29.12.09

o escândalo que não escandaliza

Nas festas de fim de ano, com a barriga estufada de perus, leitões, castanhas e muito mais, são recorrentes as seções de comentários lamentosos sobre a "putaria" que é esse país. O Sarney, o congresso, o Lula, o dedo do Lula,... tudo vale nesse exercício anual de cultivo a nosso espírirto de vira-latas, regado com boas doses de ressentimento.

Para as crianças que assistem do sofá, deve parecer que habitam a terra da sacanagem suprema: onde os homens de bem labutam e as ratazanas da política devoram os frutos do esforço alheio.

E talvez tenham razão, exceto pela natureza das ratazanas.

Conforme revela um estudo elaborado pela FIESP - e noticiado apenas pelo Jornal de Brasília em nota de nove linhas - somos o país em que se paga o maior spread bancário do mundo! É aqui, nesta terra de vira-latas, que se gasta com galhardia e altivez R$ 261 bilhões anuais para remunerar os bancos pelas suas operações de intermediação financeira (captar aplicações e conceder empréstimos).

Que me perdoem os udenistas, mas esta é a mais abjeta expressão da bonomia nacional. Cerca de 10% do nosso PIB é capturado pelos bancos em operação que aos olhos da grande maioria da nação é legítima e moralmente aceitável.
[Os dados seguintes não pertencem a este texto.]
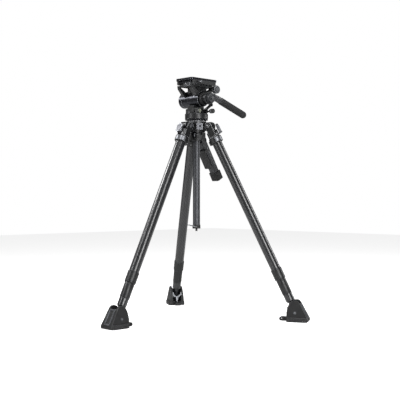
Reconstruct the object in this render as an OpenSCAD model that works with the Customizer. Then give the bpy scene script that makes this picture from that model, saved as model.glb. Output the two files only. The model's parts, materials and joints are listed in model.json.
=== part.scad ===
/* [Stance] */
// Angle of each leg from the vertical
leg_angle = 25.55; // [20:0.05:27]
// Distance of a leg hinge outside the crown's hub
hinge_out = 18.3; // [16:0.1:26]
// Height of the ankle pins above the ground
ankle_z = 34.1; // [33:0.1:38]
// Length of the ankle's neck below the end fitting
neck_len = 44.2; // [36:0.1:60]

/* [Crown] */
// Wall of the crown's hub round the column
hub_wall = 20; // [17:0.5:22]
// Height of the crown's hub and arms above the hinge line
crown_rise = 15; // [12:0.5:16]
// Depth of the hub below the hinge line
hub_drop = 21; // [18:0.5:23]
// Depth of the arms below the hinge line
arm_drop = 17; // [14:0.5:20]
// Half width of a crown arm
arm_half = 16; // [13:0.5:18]
// Wall of a crown arm's rounded end round the hinge pin
arm_end_wall = 15; // [10:0.5:16]
// Thickness of a hinge cheek on the leg head
cheek_t = 7; // [5:0.5:9]
// Wall of a hinge cheek round the hinge pin
cheek_wall = 8; // [5:0.5:9]
// Radius of a hinge pin
pin_r = 5; // [3:0.1:6]
// How far a hinge pin's head stands out round the pin
pin_head_step = 3; // [2:0.5:4]
// Thickness of a hinge pin's head
pin_head_t = 2.6; // [1:0.1:4]

/* [Accessory socket] */
// Width of the accessory block
socket_w = 24; // [18:1:28]
// Height of the accessory block
socket_h = 25; // [20:1:28]
// Reach of the accessory block out from the hub
socket_d = 14; // [10:1:16]
// Core radius of the accessory thread
socket_r = 4.1; // [2.5:0.1:4.5]
// Depth of the accessory thread
socket_depth = 12; // [8:1:13]

/* [Column] */
// Radius of the column
column_r = 14; // [11:0.5:15]
// Wall of the column tube
column_wall = 2; // [1:0.1:4]
// Length of the column below the plate on its top
column_len = 400; // [320:1:440]
// How far the plate on top of the column stands out round the tube
column_top_step = 24; // [18:1:28]
// Thickness of the plate on top of the column
column_top_t = 6.7; // [4:0.1:10]
// Wall of the column clamp
clamp_wall = 9.6; // [7:0.1:10.6]
// Height of the column clamp
clamp_h = 35; // [28:1:40]
// How far the column's end cap stands out round the tube
cap_step = 1.6; // [1.5:0.1:4]
// Height of the column's end cap
cap_h = 14; // [12:1:20]
// Reach of the hook below the column's cap
hook_len = 34; // [28:1:44]
// Gap between the hook's wires and the end cap
hook_gap = 1.4; // [0.8:0.1:3]
// Radius of the hook's wire
hook_wire = 1.5; // [1:0.1:2]

/* [Handle] */
// Angle of the release handle from the vertical
handle_angle = 31; // [24:1:33]
// Length of the release handle from its root to its end
handle_len = 188; // [160:1:200]
// Width of the release handle
handle_w = 32; // [26:1:34]
// Thickness of the release handle
handle_t = 25; // [20:1:27]
// Distance of the handle's root from the column
handle_out = 6; // [4:0.5:9]
// Reach of the handle's seat out from the root
seat_out = 15; // [10:1:17]
// Distance of the trigger's pin down the handle
trigger_down = 52; // [48:1:60]
// Length of the handle's rubber end
tip_len = 34; // [20:1:50]
// How far the rubber end stands out round the handle
tip_flare = 4; // [1:0.5:5]
// Length of the trigger
trigger_len = 76; // [60:1:84]
// Thickness of the trigger
trigger_t = 4; // [3:0.5:5]
// Gap between the trigger and the handle
trigger_gap = 7; // [6:0.5:8]

/* [Legs] */
// Outer radius of a leg's upper tube
upper_r = 18.8; // [17:0.1:20]
// Wall of a leg's tubes
tube_wall = 1.7; // [1:0.1:2.2]
// Gap between tubes that slide in each other
tube_gap = 0.35; // [0.3:0.05:0.6]
// Wall of a leg's top collar
top_collar_wall = 6.2; // [5:0.1:7.2]
// Length of the leg head between the crown's arm and the top collar
head_len = 29; // [26:1:33]
// Length of the top collar
top_collar_len = 24; // [20:1:40]
// Wall of the joint collar
joint_wall = 2.2; // [1.5:0.1:4]
// Length of the upper tube above the joint collar
upper_len = 559; // [470:1:590]
// Length of the joint collar
joint_len = 44; // [20:1:48]
// How far the middle tube's end sleeve stands out round the tube
sleeve_step = 1.45; // [1.2:0.05:3]
// Length of the middle tube's end sleeve
sleeve_len = 59; // [20:1:60]
// Length of the lower tube's end fitting
fitting_len = 32; // [20:1:33]
// How far the lower tube's end fitting stands out round the tube
fitting_step = 2.8; // [2:0.1:5]
// Length of the middle tube inside the upper tube
middle_in = 482; // [300:1:560]
// Length of the lower tube inside the middle tube
lower_in = 471; // [300:1:500]
// Length of the oval leg latch
latch_len = 40; // [34:1:44]
// Width of the oval leg latch
latch_w = 30; // [24:1:34]
// Thickness of the oval leg latch
latch_t = 6; // [4:0.5:8]

/* [Feet] */
// Length of a foot's sole on the outer side of the ankle
foot_fore = 50; // [46:1:64]
// Length of a foot's sole on the inner side of the ankle
foot_aft = 32; // [26:1:40]
// How far a foot's sole stands out beside its cheeks
sole_step = 4; // [2:0.5:6]
// Thickness of a foot's sole
sole_t = 16; // [10:1:18]
// Height of a foot's cheeks above the ankle
foot_rise = 46; // [30:1:48]
// Thickness of a foot's cheeks where they stand on the sole
foot_cheek = 12; // [9:0.5:13]
// Gap between the end fitting and a foot's cheeks
slot_gap = 1.5; // [0.8:0.1:3]
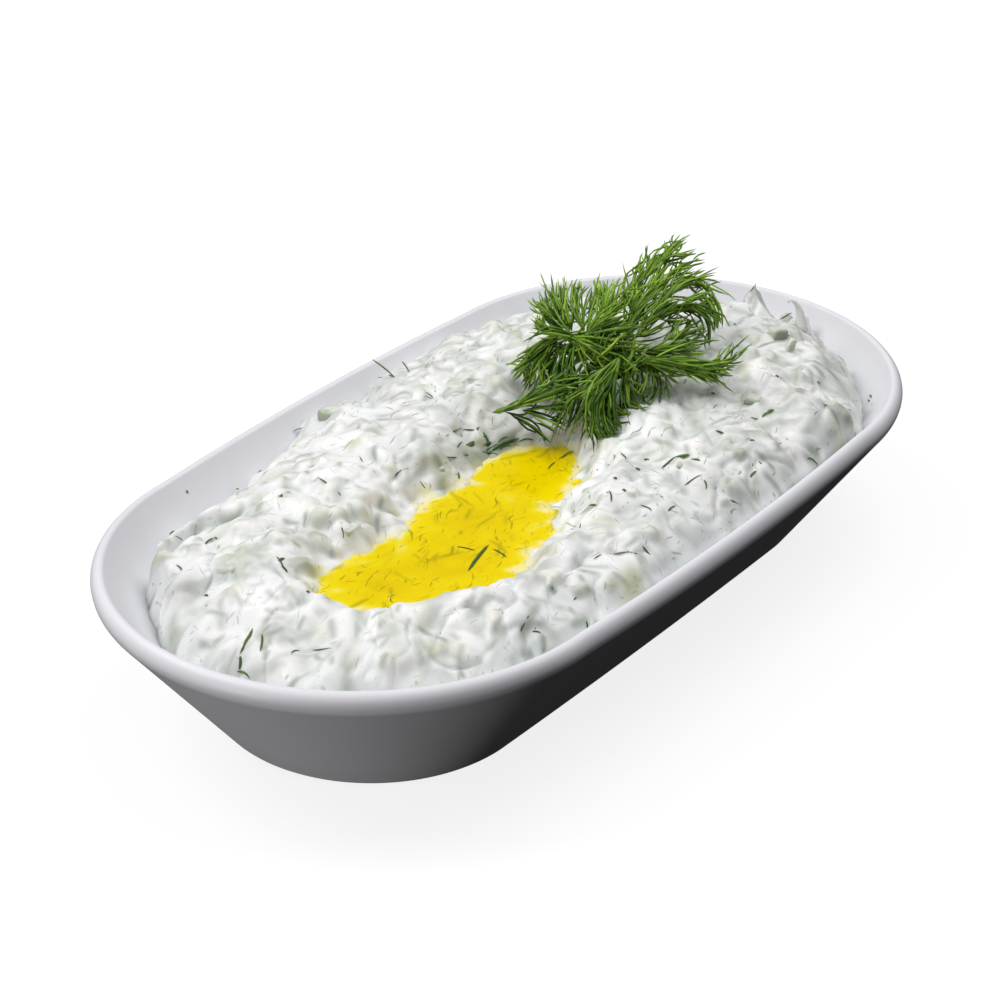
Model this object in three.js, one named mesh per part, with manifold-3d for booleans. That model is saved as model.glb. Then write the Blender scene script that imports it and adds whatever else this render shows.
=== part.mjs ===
// A dish of haydari: thick strained yoghurt with chopped dill and cucumber, heaped in an
// oval porcelain dish, with olive oil in a spoon-made hollow and a sprig of dill on top.
// Millimetres, +Z up. The origin is the centre of the dish's base, and X runs along the dish.
import * as THREE from 'three';
import { mergeVertices } from 'three/addons/utils/BufferGeometryUtils.js';
import Module from 'manifold-3d';

const wasm = await Module();
wasm.setup();

// ---------------------------------------------------------------- driving dimensions

const RIM = { halfLength: 110, halfWidth: 58, bulge: 1.9 };
const FOOT = { halfLength: 84, halfWidth: 33.25, bulge: 0.45 };
const RIM_HEIGHT = 36.3;
const LIP_UNDERSIDE = 31.2;
const LIP_OVERHANG = 1.0;
const RECESS_DEPTH = 1.3;
const FOOT_RING_WIDTH = 3.7;
const WALL_INSET_AT_RIM = 2.8;
const WALL_REFERENCE_HEIGHT = 36;
const WALL_LEAN = 0.72;            // how far the inner wall comes in for each mm down
const END_STEPS = 20;
const SIDE_STEPS = 6;

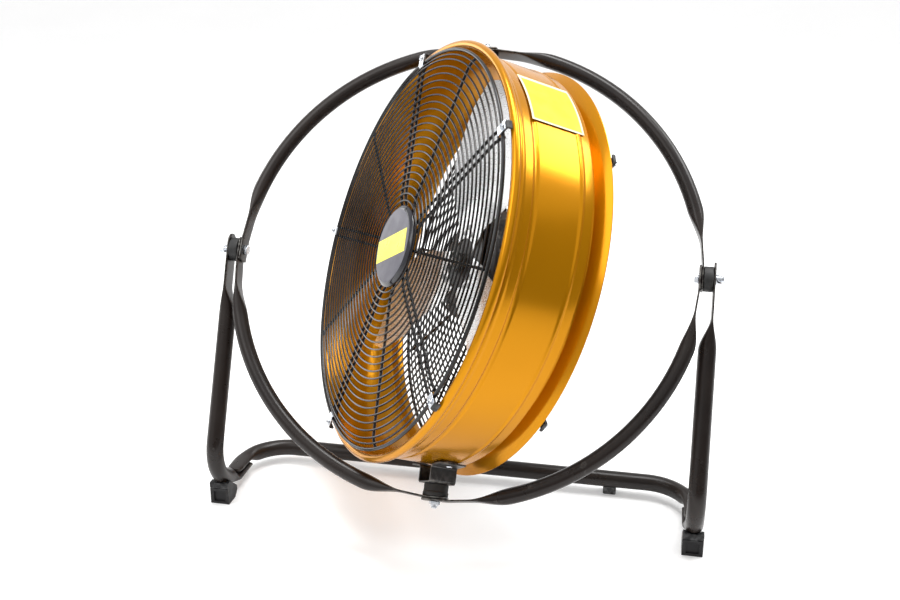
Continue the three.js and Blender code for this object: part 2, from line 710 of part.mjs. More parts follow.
function addMotor() {
  place(drum, 'motor_mount', motorMount(), blackPaint());

  const rearFace = -MOTOR.rear;
  const rearBell = endBell(rearFace + MOTOR.rearBell, MOTOR.rearNose);
  rearBell.rotateX(Math.PI);
  rearBell.translate(0, rearFace, 0);
  place(drum, 'motor_rear_bell', rearBell, blackPaint());
  const frontBell = endBell(MOTOR.frontBell - MOTOR.housingFront, MOTOR.frontNose);
  frontBell.translate(0, -MOTOR.frontBell, 0);
  place(drum, 'motor_front_bell', frontBell, blackPaint());
  const housing = ringY(MOTOR.radius, MOTOR.radius - MOTOR.wall, -MOTOR.housingFront + GAP,
    -MOTOR.rearBell - GAP, 24);
  place(drum, 'motor_housing', housing, blackPaint());

  const [coreFront, coreBack] = [-MOTOR.coreFront, -MOTOR.coreBack];
  const stator = ringY(MOTOR.radius - MOTOR.wall - 1, MOTOR.core + 1, coreFront, coreBack, 24);
  place(drum, 'motor_stator', stator, copper());
  const core = ringY(MOTOR.core, MOTOR.shaft + GAP, coreFront, coreBack, 24);
  place(drum, 'motor_rotor_core', core, steel());
  const shaft = rod(MOTOR.shaft, -FAN_HUB.bossFront - 4, rearFace + MOTOR.rearNose - 3, 16);
  place(drum, 'motor_shaft', shaft, steel());

  const frontSeat = -MOTOR.frontBell - MOTOR.frontNose + 2 + GAP;
  const rearSeat = rearFace + MOTOR.rearNose - 2 - GAP - MOTOR.bearingWide;
  const bearing = (y0) => ringY(MOTOR.bearing, MOTOR.shaft + 0.4, y0, y0 + MOTOR.bearingWide, 24);
  place(drum, 'front_bearing', bearing(frontSeat), steel());
  place(drum, 'rear_bearing', bearing(rearSeat), steel());
}

// A twisted sheet blade. Its root lies flat on the hub, its chord grows outwards and its
// pitch is steepest a third of the way out.
function blade() {
  const across = 8;
  const front = [];
  const back = [];
  for (const radius of BLADE.stations) {
    const part = (radius - BLADE.root) / (BLADE.tip - BLADE.root);
    const pitched = smooth(radius, FAN_HUB.radius + 2, 110);
    const halfChord = mix(BLADE.rootChord, BLADE.chord, smooth(part, -0.1, 0.62))
      - BLADE.rounding * smooth(part, 0.8, 1);
    const pitch = THREE.MathUtils.degToRad(mix(16, 11, part)) * pitched;
    const sweep = BLADE.sweep * part;
    const frontRow = [];
    const backRow = [];
    for (let j = 0; j <= across; j += 1) {
      const t = mix(-1, 1, j / across);
      const angle = (t * halfChord * Math.cos(pitch)) / radius + sweep;
      const camber = BLADE.camber * (1 - t * t) * pitched;
      const ahead = BLADE.ahead + t * halfChord * Math.sin(pitch) - camber;
      const out = new THREE.Vector3(Math.cos(angle), 0, Math.sin(angle)).multiplyScalar(radius);
      frontRow.push(out.clone().setY(-ahead - BLADE.sheet));
      backRow.push(out.clone().setY(-ahead + BLADE.sheet));
    }
    front.push(frontRow);
    back.push(backRow.reverse());
  }
  return loft(front.map((row, i) => [...row, ...back[i]]));
}

function addFan() {
  const { radius, plate, ahead, boss, bossFront, bossBack } = FAN_HUB;
  const hub = join(ringY(radius, MOTOR.shaft + GAP, -ahead, -ahead + plate, 36),
    ringY(boss, MOTOR.shaft + GAP, -bossFront, -bossBack, 20));
  place(drum, 'fan_hub', hub, blackPaint());
  const shape = blade();
  for (let i = 0; i < BLADE.count; i += 1) {
    const mesh = place(drum, `fan_blade_${i + 1}`, shape, aluminium());
    mesh.rotation.y = -BLADE.first - i * (2 * Math.PI / BLADE.count);
  }
}

// ---------------------------------------------------------------- controls

function addControls() {
  const { radius, wall, front, rear } = CONTROL;
  const knobSpot = 14;
  const glandSpot = -34;
  const cup = turned([[radius, -front], [radius, -rear - 3], [radius - 3, -rear],
    [0, -rear], [0, -rear - wall], [radius - wall, -rear - wall], [radius - wall, -front],
    [radius, -front]], 36, false);
  const stemHole = rod(KNOB.stem + 1, -rear - 8, -rear + 8);
  stemHole.translate(0, 0, knobSpot);
  const glandHole = rod(8.5, -rear - 8, -rear + 8, 16);
  glandHole.translate(0, 0, glandSpot);
  place(drum, 'control_housing', cut(cup, stemHole, glandHole), blackPlastic());

  const switchBody = join(block(-15, 15, -rear - wall - SWITCH_DEEP, -rear - wall - GAP, -1, 29),
    rod(KNOB.stem, -rear - wall - 2, -KNOB.rear - 3).translate(0, 0, knobSpot));
  place(drum, 'speed_switch', switchBody, blackPlastic());

  const socket = rod(KNOB.stem + GAP, -KNOB.front - 1, -KNOB.rear - 2.5);
  const grip = block(-3, 3, -KNOB.rear - 2, -KNOB.rear + 4, -KNOB.radius + 2, KNOB.radius - 2);
  const knob = cut(join(rod(KNOB.radius, -KNOB.front, -KNOB.rear, 24), grip), socket);
  knob.translate(0, 0, knobSpot);
  place(drum, 'speed_knob', knob, blackPlastic());

  const gland = join(rod(8, -rear - 8, -rear + 9, 16), rod(11, -rear + GAP, -rear + 5, 6));
  gland.translate(0, 0, glandSpot);
  place(drum, 'cable_gland', gland, blackPlastic());

  const capacitor = rod(CAPACITOR.radius, -CAPACITOR.halfLong, CAPACITOR.halfLong, 20);
  capacitor.rotateX(Math.PI / 2);
  capacitor.translate(CAPACITOR.x, -CAPACITOR.ahead, 0);
  place(drum, 'run_capacitor', capacitor, steel());
}

addStand();
addHoop();
addPivots();
addSwivels();
place(drum, 'drum_shell', drumShell(), yellowPaint());
place(drum, 'drum_label', label(), labelFilm());
addGuards();
addClips();
addMotor();
addFan();
addControls();

export default fan;
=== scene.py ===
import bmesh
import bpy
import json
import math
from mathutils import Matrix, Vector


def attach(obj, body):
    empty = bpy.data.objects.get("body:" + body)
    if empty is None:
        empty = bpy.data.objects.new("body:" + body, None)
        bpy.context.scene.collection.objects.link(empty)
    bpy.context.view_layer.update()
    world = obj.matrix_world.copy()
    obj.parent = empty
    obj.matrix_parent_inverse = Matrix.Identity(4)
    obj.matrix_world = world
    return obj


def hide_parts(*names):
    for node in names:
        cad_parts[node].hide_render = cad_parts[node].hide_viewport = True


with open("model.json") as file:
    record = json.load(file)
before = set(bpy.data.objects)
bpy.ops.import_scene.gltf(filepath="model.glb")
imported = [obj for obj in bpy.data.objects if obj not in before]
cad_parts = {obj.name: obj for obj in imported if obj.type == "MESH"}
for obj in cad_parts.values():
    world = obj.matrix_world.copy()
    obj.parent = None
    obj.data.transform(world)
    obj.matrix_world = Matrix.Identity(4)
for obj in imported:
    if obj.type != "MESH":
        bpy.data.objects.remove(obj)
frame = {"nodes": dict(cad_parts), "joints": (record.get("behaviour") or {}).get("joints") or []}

# Looks of a drum fan: detailed pieces, materials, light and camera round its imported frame.
# The makers below work in millimetres, in one of three frames:
#   stand: the world's axes, with the origin on the floor under the tilt axis;
#   hoop:  the origin at the pivots, X to the right, Z along the drum's swivel axis;
#   drum:  the same origin and Z, with the drum's axis along Y and its front at -Y.
# "Ahead" is a distance towards the drum's front, so it is minus the local y.

SCENE = bpy.context.scene
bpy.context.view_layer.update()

# ---- frames

joints = {joint["name"]: joint for joint in frame["joints"]}
PIVOT = Vector(joints["hoop_tilt"]["pos_m"])
UP_AXIS = Vector(joints["drum_swivel"]["axis"]).normalized()
AHEAD_AXIS = Vector(joints["rotor_spin"]["axis"]).normalized()


def frame_matrix(x, y, z, origin):
    """Takes millimetres in a local frame to metres in the world."""
    matrix = Matrix((x, y, z)).transposed().to_4x4()
    return Matrix.Translation(origin) @ matrix @ Matrix.Scale(0.001, 4)


X, Y, Z = Vector((1, 0, 0)), Vector((0, 1, 0)), Vector((0, 0, 1))
STAND = frame_matrix(X, Y, Z, Y * PIVOT.y)
HOOP = frame_matrix(X, UP_AXIS.cross(X), UP_AXIS, PIVOT)
DRUM = frame_matrix((-AHEAD_AXIS).cross(UP_AXIS), -AHEAD_AXIS, UP_AXIS, PIVOT)
FRAMES = {"stand": STAND, "hoop": HOOP, "left_wing": HOOP, "right_wing": HOOP, "drum": DRUM,
          "rotor": DRUM, "knob": DRUM}

# ---- camera

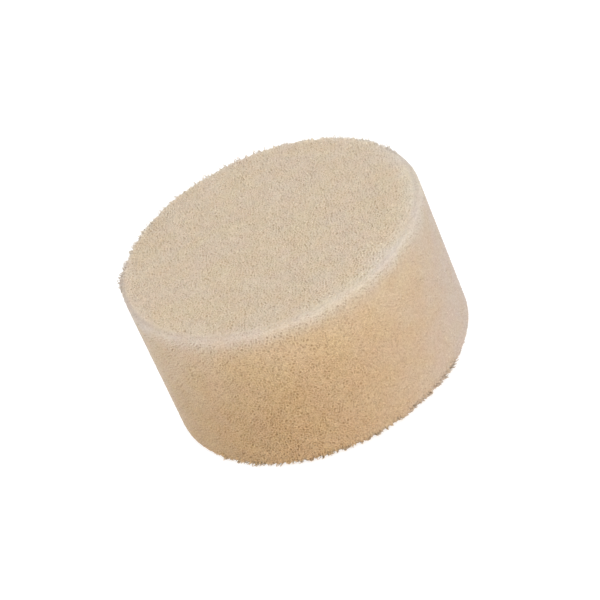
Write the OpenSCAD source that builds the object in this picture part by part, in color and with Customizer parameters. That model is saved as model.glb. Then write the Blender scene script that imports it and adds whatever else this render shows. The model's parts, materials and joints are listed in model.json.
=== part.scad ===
// Round block of open-cell filter foam, cut from sheet foam.
// Origin: centre of the lower face. +Z runs up the block's axis.

/* [Foam block] */
// Diameter of the block, across its round wall
block_d = 94; // [40:1:300]
// Height of the block, which is the thickness of the foam sheet
block_h = 50; // [20:1:120]
// Radius that the two cut edges are softened to
edge_r = 2; // [0.5:0.25:6]

/* [Hidden] */
block_r = block_d / 2;
edge_centre_r = block_r - edge_r;
wall_h = block_h - 2 * edge_r;
round_fn = 96;
foam_color = [0.80, 0.71, 0.57];

// Half of the block's cross-section: a tall core, the straight wall and the two round edges
module half_section() {
    square([edge_centre_r, block_h]);
    translate([0, edge_r]) square([block_r, wall_h]);
    for (z = [edge_r, block_h - edge_r])
        translate([edge_centre_r, z]) circle(r = edge_r, $fn = round_fn);
}

// The block of foam, solid right through
module foam_block() {
    color(foam_color)
        rotate_extrude($fn = round_fn)
            half_section();
}

foam_block();
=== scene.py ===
import json
import math

import bpy
import numpy as np
from mathutils import Matrix, Vector
from mathutils.geometry import delaunay_2d_cdt


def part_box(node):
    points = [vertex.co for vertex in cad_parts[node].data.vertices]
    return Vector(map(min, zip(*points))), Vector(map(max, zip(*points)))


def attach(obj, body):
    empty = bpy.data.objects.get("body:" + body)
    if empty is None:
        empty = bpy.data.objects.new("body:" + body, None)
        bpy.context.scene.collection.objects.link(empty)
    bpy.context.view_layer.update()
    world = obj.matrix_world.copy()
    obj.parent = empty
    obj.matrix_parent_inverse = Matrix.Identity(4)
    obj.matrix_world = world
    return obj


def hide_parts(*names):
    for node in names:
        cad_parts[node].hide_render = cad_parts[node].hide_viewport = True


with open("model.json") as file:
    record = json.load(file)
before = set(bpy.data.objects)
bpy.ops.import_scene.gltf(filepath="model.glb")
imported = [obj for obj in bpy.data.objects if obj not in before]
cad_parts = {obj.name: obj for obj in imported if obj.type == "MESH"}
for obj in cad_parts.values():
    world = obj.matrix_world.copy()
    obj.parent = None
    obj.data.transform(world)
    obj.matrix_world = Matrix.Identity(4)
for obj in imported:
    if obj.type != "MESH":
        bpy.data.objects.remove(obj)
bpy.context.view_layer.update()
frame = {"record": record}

# ---------------------------------------------------------------- sizes, in millimetres
MM = 0.001
LOW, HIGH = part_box("foam_block")
WALL = next(m for m in frame["record"]["mounts"] if m["name"] == "wall")
BLOCK_R = WALL["dims"]["r_mm"]
BLOCK_H = (HIGH.z - LOW.z) / MM
EDGE_R = (BLOCK_H - WALL["dims"]["length_mm"]) / 2
FLAT_R = BLOCK_R - EDGE_R
WALL_H = BLOCK_H - 2 * EDGE_R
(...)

O mesmo estudo informa ainda que, caso fosse aplicado no país um nível de spread correspondente ao da média mundial, essa despesa deveria cair para R$ 71 bilhões (cerca de 1/4 da atual).

Se lembrarmos que o SUS custa ao governo cerca de 100 bilhões anuais ou que os investimentos públicos em infraestrutura (estradas, portos, saneamento, etc...) não chegam a 2% do PIB, como explicar o aperreio midiático com as despesas milionárias e inaceitáveis da mesa diretora do Senado e o silêncio sobre o manjar dos bancos?

Que falem os vira-latas!

8.12.09

a liberdade em marx

Depois de mais de um mês de recesso, volto à carga com as reflexões colhidas nos seminários do IPECH/Facamp.
Como anunciado anteriormente, estamos caminhando com os pensamentos do "jovem Marx", fazendo a leitura de "A Ideologia Alemã" e do "Manifesto".

Está claro que Marx buscava a transcendência libertária do indivíduo. Mas, de que liberdade falava e como alcançá-la são questões de trato bastante difícil:

Primeiro, porque não se trata de buscar uma liberdade idealizada. Como diz logo no início do capítulo II da Ideologia Alemã

"...não é possível conseguir uma libertação real a não ser no mundo real e com meios reais; ... não se pode abolir a escravatura sem a máquina a vapor. (...) a libertação é um ato histórico, não um ato de pensamento".

Segundo, porque se a libertação só é concebível através da atividade concreta (o Trabalho) e esta se processa num contexto de crescente divisão social do trabalho - esta, uma usina de desigualdades - então têm-se um processo contraditório em que os interesses particulares haverão de se subordinar aos interesses gerais (contradição que se expressa nas lutas travadas no seio do Estado). Noutros termos: a cooperação, que recorrentemente nos abre a possibilidade de superação das necessidades materiais, por sua potência, ganha autonomia (se naturaliza) e nos sacrifica a liberdade (nos aliena).

Essa dependência integral (do indivíduo em relação à sociedade), que caminha na direção de uma cooperação histórico-mundial dos indivíduos (divisão do trabalho em escala planetária), ao mesmo tempo em que leva ao limite os poderes de domínio de uns contra os outros, lança a oportunidade de controle consciente desse poder, libertando os indivíduos da "fixação a uma atividade social"e dando-lhes capacidade de fruição consciente e voluntária das atividades produtivas/criativas. É isso que chamará comunismo, uma sociedade que elimina a divisão social do trabalho e com ela a propriedade privada.

É impressionante o vigor do pensamento de Marx ante a realidade histórica atual. O caminhar dos modos de produção rumo a uma História Mundial parece evidente, assim como o poder resultante da intensificação do processo de divisão do trabalho o torna cada vez mais alheio aos indivíduos que lhe dão substância.

Contudo, do debate suscitado pela leitura de Marx, emerge como problema crucial a questão do controle consciente daquele poder emanado da divisão do trabalho. Como esperar que nos tempos atuais haja uma convergência de interesses entre os não-proprietários a ponto de reivindicarem o controle do Estado e, a partir dele, o interesse comunitário? É possível fazê-lo ante um mundo em que a "consciência" foi apropriada por interesses particulares, onde os meios de comunicação dissolvem os interesses de classe (derivados da divisão do trabalho) e reorganiza a sociedade de acordo com padrões de consumo?

Acredito que seguiremos por essas questões no caminhar dos Seminários. Por ora, é só.